SET EXERCISE
Return all of the entries exactly as written.

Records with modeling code

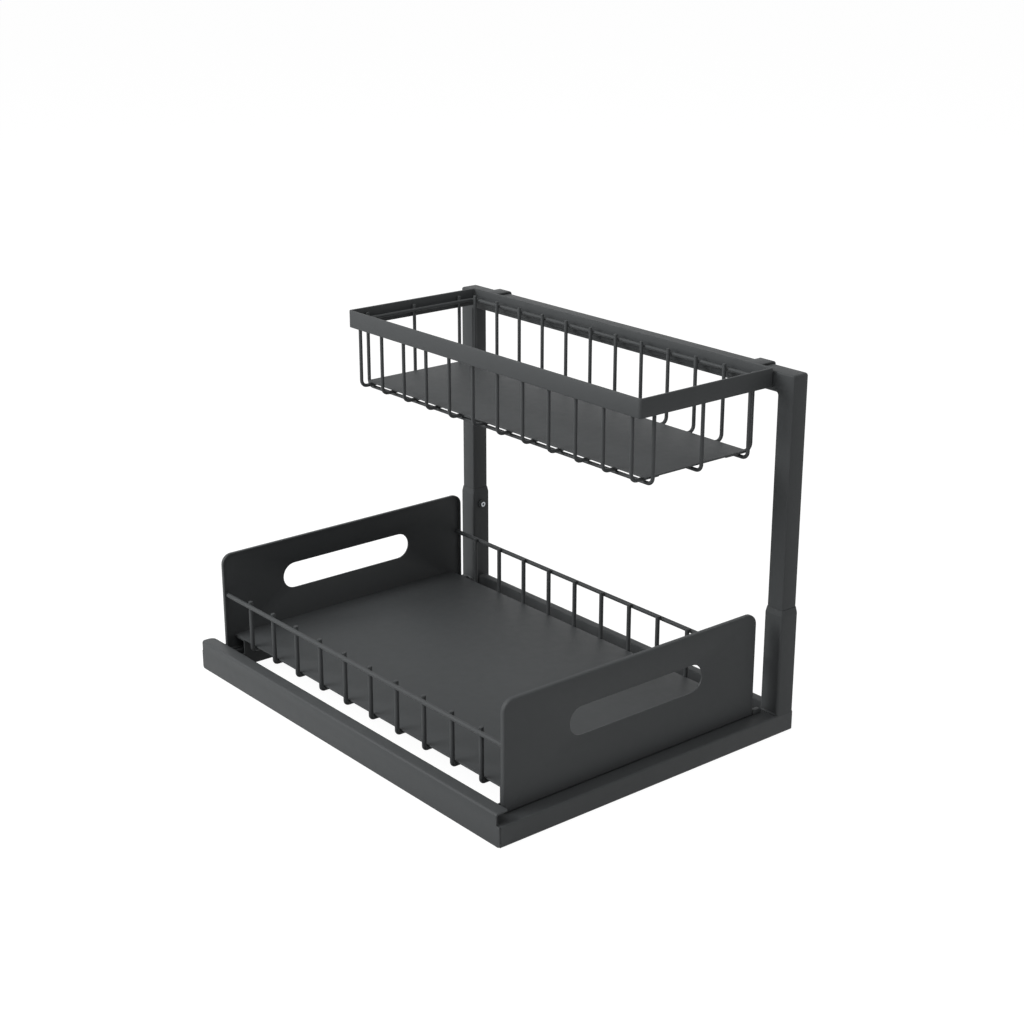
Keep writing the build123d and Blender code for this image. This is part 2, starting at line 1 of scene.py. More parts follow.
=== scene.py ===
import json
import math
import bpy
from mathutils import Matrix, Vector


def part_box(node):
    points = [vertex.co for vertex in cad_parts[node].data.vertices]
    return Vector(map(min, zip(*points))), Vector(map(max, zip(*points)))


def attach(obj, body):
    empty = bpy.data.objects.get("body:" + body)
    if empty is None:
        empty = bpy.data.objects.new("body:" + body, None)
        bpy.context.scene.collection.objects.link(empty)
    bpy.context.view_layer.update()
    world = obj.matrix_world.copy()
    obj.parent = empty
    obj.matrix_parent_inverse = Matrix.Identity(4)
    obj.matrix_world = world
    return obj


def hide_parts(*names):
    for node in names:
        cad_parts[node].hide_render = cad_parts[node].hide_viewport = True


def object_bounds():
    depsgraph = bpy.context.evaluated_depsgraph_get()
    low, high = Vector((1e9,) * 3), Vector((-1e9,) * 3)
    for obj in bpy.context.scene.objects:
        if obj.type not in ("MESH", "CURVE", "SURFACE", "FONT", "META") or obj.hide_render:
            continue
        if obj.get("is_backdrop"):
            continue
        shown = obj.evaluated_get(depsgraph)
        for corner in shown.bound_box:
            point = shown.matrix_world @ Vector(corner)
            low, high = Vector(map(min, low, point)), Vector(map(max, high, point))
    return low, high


bl_info = {
    "name": "Pull out cabinet basket",
    "version": (1, 0, 0),
    "blender": (4, 5, 0),
    "location": "View3D > Sidebar > Cabinet Basket",
    "description": "Dresses a pull out drawer with a raised wire basket in powder coated steel",
    "category": "Add Mesh",
}

import bmesh
import bpy
from mathutils import Matrix, Vector

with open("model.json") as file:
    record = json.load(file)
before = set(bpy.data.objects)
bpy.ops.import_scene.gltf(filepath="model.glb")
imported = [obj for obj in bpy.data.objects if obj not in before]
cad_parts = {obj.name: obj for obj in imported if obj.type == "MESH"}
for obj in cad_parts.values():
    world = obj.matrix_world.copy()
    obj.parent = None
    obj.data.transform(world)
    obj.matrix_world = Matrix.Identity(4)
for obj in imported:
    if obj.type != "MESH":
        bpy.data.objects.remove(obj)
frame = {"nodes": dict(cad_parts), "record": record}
CAD_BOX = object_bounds()

MM = 0.001
X, Y, Z = Vector((1, 0, 0)), Vector((0, 1, 0)), Vector((0, 0, 1))
# Each plane's two directions, and the one that leaves it.
PLANES = {"XY": (X, Y, Z), "XZ": (X, Z, Y), "YZ": (Y, Z, X)}
SIDES = {"left": -1, "right": 1}
ENDS = ("front", "rear")

# How finely rounds are cut, and the angles that tell an edge from a smooth stretch.
CORNER_STEPS = 7
BEND_STEPS = 6
BAR_SIDES = 14
SHARP_ANGLE = math.radians(60)
CUT_ANGLE = math.radians(50)
SMOOTH_ANGLE = math.radians(35)
# Two points nearer than this are at the same level.
SAME_LEVEL = 0.1 * MM


# ---------------------------------------------------------------- sizes and colours
def linear(hex_colour):
    """An sRGB hex colour as linear RGB."""
    parts = [int(hex_colour[i : i + 2], 16) / 255 for i in (1, 3, 5)]
    return [c / 12.92 if c <= 0.04045 else ((c + 0.055) / 1.055) ** 2.4 for c in parts]


def length(name, description, millimetres):
    """A length that a user may change; Blender keeps it in metres."""
    return bpy.props.FloatProperty(
        name=name,
        description=description,
        default=millimetres * MM,
        min=0.0,
        precision=4,
        subtype="DISTANCE",
        unit="LENGTH",
    )


def colour(name, description, hex_colour):
    """A colour that a user may change, from its sRGB hex value."""
    return bpy.props.FloatVectorProperty(
        name=name,
        description=description,
        default=linear(hex_colour),
        size=3,
        min=0.0,
        max=1.0,
        subtype="COLOR",
    )


class BASKET_PG_shapes(bpy.types.PropertyGroup):
    """Sizes of the edges, folds and welds"""

    tube_edge: length("Tube edge", "Radius along the edges of the square tubes", 2.0)
    gate_corner: length("Gate corner", "Radius at the gate's welded corners", 3.0)
    sheet: length("Sheet", "Thickness of the folded panels", 1.5)
    fold: length("Fold", "Outer radius of the folds in the panels", 2.2)
    cut_edge: length("Cut edge", "Softening that the coating gives a cut edge", 0.4)
    wire_tip: length("Wire tip", "Rounding at the wires' cut ends", 0.7)
    weld: length("Weld", "Radius of a spot weld's bead", 1.5)


class BASKET_PG_finishes(bpy.types.PropertyGroup):
    """Colours of the finishes and the floor"""

    coat: colour("Coating", "Anthracite powder coating", "#3F4142")
    zinc: colour("Zinc", "Zinc plated steel of the slides and screws", "#B9BDC1")
    ball: colour("Balls", "Polished bearing steel", "#D6D8DA")
    plastic: colour("Plastic", "Black moulded plastic of the plugs", "#1C1D1E")
    floor: colour("Floor", "Pale studio floor", "#E6E6E6")


def shapes():
    """The scene's shape settings."""
    return bpy.context.scene.basket_shapes


def finishes():
    """The scene's finish settings."""
    return bpy.context.scene.basket_finishes


# ---------------------------------------------------------------- mesh tools
def spot(plane, a, b, level):
    """The point at two distances in a plane, at a level above it."""
    across, up, out = PLANES[plane]
    return across * a + up * b + out * level


def round_corners(bm, verts, radius, segments):
    """Round some corners of a flat sheet."""
    bmesh.ops.bevel(
        bm, geom=verts, offset=radius, segments=segments, profile=0.5, affect="VERTICES", material=-1
    )


def outline(plane, level, corners, radii):
    """A bmesh with one flat face, its corners rounded by their radii."""
    bm = bmesh.new()
    verts = [bm.verts.new(spot(plane, a, b, level)) for a, b in corners]
    bm.faces.new(verts)
    for vert, radius in zip(verts, radii):
        if radius > 0:
            round_corners(bm, [vert], radius, CORNER_STEPS)
    return bm


def soften(bm, edges, radius, segments=3):
    """Round some edges."""
    bmesh.ops.bevel(
        bm, geom=list(edges), offset=radius, segments=segments, profile=0.5, affect="EDGES", material=-1
    )


def sharp_edges(bm):
    """Edges whose two faces meet at a clear angle."""
    return [e for e in bm.edges if len(e.link_faces) == 2 and e.calc_face_angle() > SHARP_ANGLE]


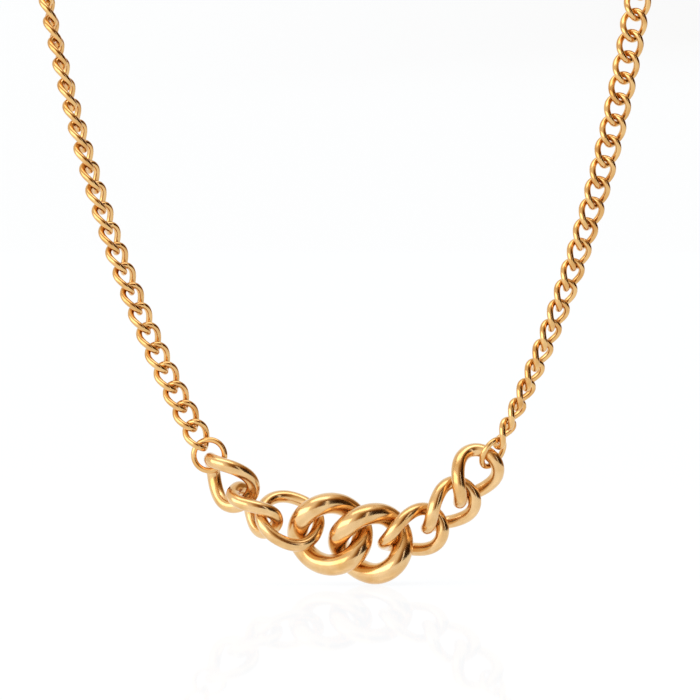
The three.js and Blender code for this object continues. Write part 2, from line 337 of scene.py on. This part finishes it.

TASK SOLUTION
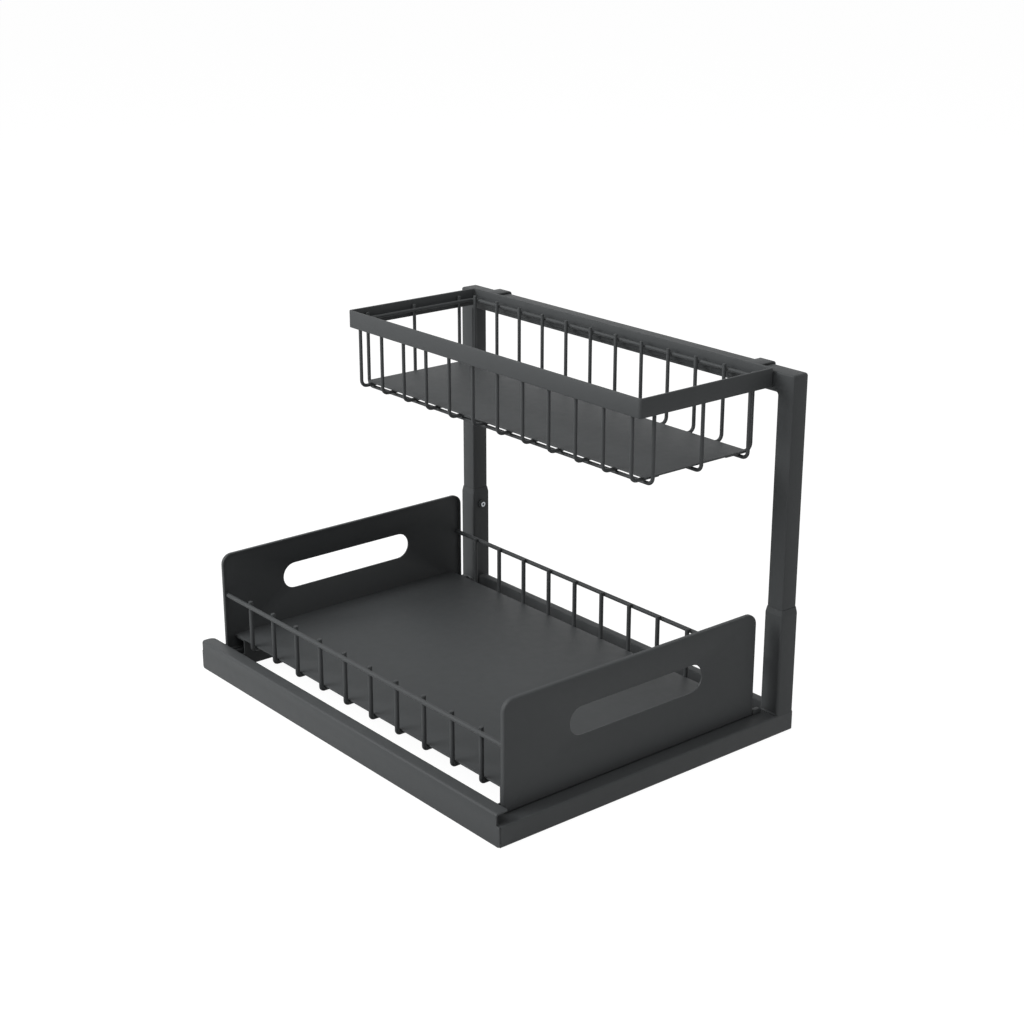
Keep writing the build123d and Blender code for this image. This is part 2, starting at line 1 of scene.py. More parts follow.
=== scene.py ===
import json
import math
import bpy
from mathutils import Matrix, Vector


def part_box(node):
    points = [vertex.co for vertex in cad_parts[node].data.vertices]
    return Vector(map(min, zip(*points))), Vector(map(max, zip(*points)))


def attach(obj, body):
    empty = bpy.data.objects.get("body:" + body)
    if empty is None:
        empty = bpy.data.objects.new("body:" + body, None)
        bpy.context.scene.collection.objects.link(empty)
    bpy.context.view_layer.update()
    world = obj.matrix_world.copy()
    obj.parent = empty
    obj.matrix_parent_inverse = Matrix.Identity(4)
    obj.matrix_world = world
    return obj


def hide_parts(*names):
    for node in names:
        cad_parts[node].hide_render = cad_parts[node].hide_viewport = True


def object_bounds():
    depsgraph = bpy.context.evaluated_depsgraph_get()
    low, high = Vector((1e9,) * 3), Vector((-1e9,) * 3)
    for obj in bpy.context.scene.objects:
        if obj.type not in ("MESH", "CURVE", "SURFACE", "FONT", "META") or obj.hide_render:
            continue
        if obj.get("is_backdrop"):
            continue
        shown = obj.evaluated_get(depsgraph)
        for corner in shown.bound_box:
            point = shown.matrix_world @ Vector(corner)
            low, high = Vector(map(min, low, point)), Vector(map(max, high, point))
    return low, high


bl_info = {
    "name": "Pull out cabinet basket",
    "version": (1, 0, 0),
    "blender": (4, 5, 0),
    "location": "View3D > Sidebar > Cabinet Basket",
    "description": "Dresses a pull out drawer with a raised wire basket in powder coated steel",
    "category": "Add Mesh",
}

import bmesh
import bpy
from mathutils import Matrix, Vector

with open("model.json") as file:
    record = json.load(file)
before = set(bpy.data.objects)
bpy.ops.import_scene.gltf(filepath="model.glb")
imported = [obj for obj in bpy.data.objects if obj not in before]
cad_parts = {obj.name: obj for obj in imported if obj.type == "MESH"}
for obj in cad_parts.values():
    world = obj.matrix_world.copy()
    obj.parent = None
    obj.data.transform(world)
    obj.matrix_world = Matrix.Identity(4)
for obj in imported:
    if obj.type != "MESH":
        bpy.data.objects.remove(obj)
frame = {"nodes": dict(cad_parts), "record": record}
CAD_BOX = object_bounds()

MM = 0.001
X, Y, Z = Vector((1, 0, 0)), Vector((0, 1, 0)), Vector((0, 0, 1))
# Each plane's two directions, and the one that leaves it.
PLANES = {"XY": (X, Y, Z), "XZ": (X, Z, Y), "YZ": (Y, Z, X)}
SIDES = {"left": -1, "right": 1}
ENDS = ("front", "rear")

# How finely rounds are cut, and the angles that tell an edge from a smooth stretch.
CORNER_STEPS = 7
BEND_STEPS = 6
BAR_SIDES = 14
SHARP_ANGLE = math.radians(60)
CUT_ANGLE = math.radians(50)
SMOOTH_ANGLE = math.radians(35)
# Two points nearer than this are at the same level.
SAME_LEVEL = 0.1 * MM


# ---------------------------------------------------------------- sizes and colours
def linear(hex_colour):
    """An sRGB hex colour as linear RGB."""
    parts = [int(hex_colour[i : i + 2], 16) / 255 for i in (1, 3, 5)]
    return [c / 12.92 if c <= 0.04045 else ((c + 0.055) / 1.055) ** 2.4 for c in parts]


def length(name, description, millimetres):
    """A length that a user may change; Blender keeps it in metres."""
    return bpy.props.FloatProperty(
        name=name,
        description=description,
        default=millimetres * MM,
        min=0.0,
        precision=4,
        subtype="DISTANCE",
        unit="LENGTH",
    )


def colour(name, description, hex_colour):
    """A colour that a user may change, from its sRGB hex value."""
    return bpy.props.FloatVectorProperty(
        name=name,
        description=description,
        default=linear(hex_colour),
        size=3,
        min=0.0,
        max=1.0,
        subtype="COLOR",
    )


class BASKET_PG_shapes(bpy.types.PropertyGroup):
    """Sizes of the edges, folds and welds"""

    tube_edge: length("Tube edge", "Radius along the edges of the square tubes", 2.0)
    gate_corner: length("Gate corner", "Radius at the gate's welded corners", 3.0)
    sheet: length("Sheet", "Thickness of the folded panels", 1.5)
    fold: length("Fold", "Outer radius of the folds in the panels", 2.2)
    cut_edge: length("Cut edge", "Softening that the coating gives a cut edge", 0.4)
    wire_tip: length("Wire tip", "Rounding at the wires' cut ends", 0.7)
    weld: length("Weld", "Radius of a spot weld's bead", 1.5)


class BASKET_PG_finishes(bpy.types.PropertyGroup):
    """Colours of the finishes and the floor"""

    coat: colour("Coating", "Anthracite powder coating", "#3F4142")
    zinc: colour("Zinc", "Zinc plated steel of the slides and screws", "#B9BDC1")
    ball: colour("Balls", "Polished bearing steel", "#D6D8DA")
    plastic: colour("Plastic", "Black moulded plastic of the plugs", "#1C1D1E")
    floor: colour("Floor", "Pale studio floor", "#E6E6E6")


def shapes():
    """The scene's shape settings."""
    return bpy.context.scene.basket_shapes


def finishes():
    """The scene's finish settings."""
    return bpy.context.scene.basket_finishes


# ---------------------------------------------------------------- mesh tools
def spot(plane, a, b, level):
    """The point at two distances in a plane, at a level above it."""
    across, up, out = PLANES[plane]
    return across * a + up * b + out * level


def round_corners(bm, verts, radius, segments):
    """Round some corners of a flat sheet."""
    bmesh.ops.bevel(
        bm, geom=verts, offset=radius, segments=segments, profile=0.5, affect="VERTICES", material=-1
    )


def outline(plane, level, corners, radii):
    """A bmesh with one flat face, its corners rounded by their radii."""
    bm = bmesh.new()
    verts = [bm.verts.new(spot(plane, a, b, level)) for a, b in corners]
    bm.faces.new(verts)
    for vert, radius in zip(verts, radii):
        if radius > 0:
            round_corners(bm, [vert], radius, CORNER_STEPS)
    return bm


def soften(bm, edges, radius, segments=3):
    """Round some edges."""
    bmesh.ops.bevel(
        bm, geom=list(edges), offset=radius, segments=segments, profile=0.5, affect="EDGES", material=-1
    )


def sharp_edges(bm):
    """Edges whose two faces meet at a clear angle."""
    return [e for e in bm.edges if len(e.link_faces) == 2 and e.calc_face_angle() > SHARP_ANGLE]


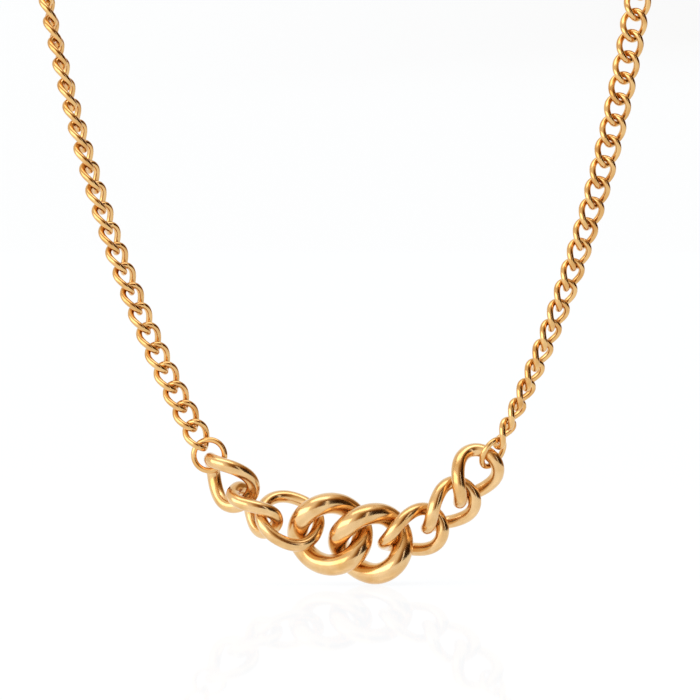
The three.js and Blender code for this object continues. Write part 2, from line 337 of scene.py on. This part finishes it.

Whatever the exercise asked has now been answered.